How the right service model saves time and money
For small to mid-sized businesses, internal teams are often stretched. One person may be handling operations, another marketing, and nobody has time to manage multiple digital vendors. In that environment, fragmented service creates delays.
A unified ecommerce service model can simplify a lot. Instead of coordinating developers, designers, hosting support, and SEO consultants separately, you work with one accountable team. That speeds up issue resolution and makes planning easier because technical changes, performance goals, and business priorities are discussed together.
It also improves continuity. The team that built the store understands how it works, what has changed over time, and where the risks are. That reduces rework and helps the business move faster when adding features, launching promotions, or expanding into new markets.
Questions worth asking before you sign
Before hiring a provider, ask how they handle discovery, project scope, revisions, testing, launch support, and post-launch maintenance. Ask who will be responsible for communication and what happens if something breaks after launch. Ask how they approach speed, security, mobile performance, and SEO foundations.

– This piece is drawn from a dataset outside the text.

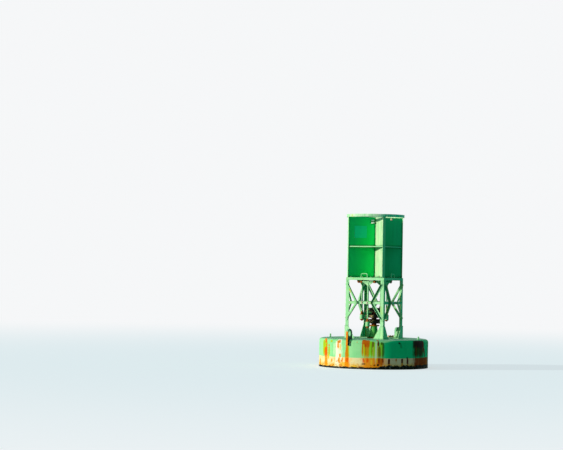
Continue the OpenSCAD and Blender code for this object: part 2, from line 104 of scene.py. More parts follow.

You should also ask how success will be measured. Depending on your business, that may include conversion rate, average order value, organic traffic, order management efficiency, or reduced support issues. The point is to move beyond a site that simply exists and toward one that performs.
A good provider will not promise the same formula for every business. A startup with a focused product line needs a different build than a multi-category retailer with complex shipping rules or B2B pricing requirements. The right answer depends on your products, your team, your customers, and your growth plans.
Choosing ecommerce website development services is really about choosing how your online business will operate day to day. The best decision is usually the one that gives you not only a functional store, but a reliable partner who can help you improve it as your business grows.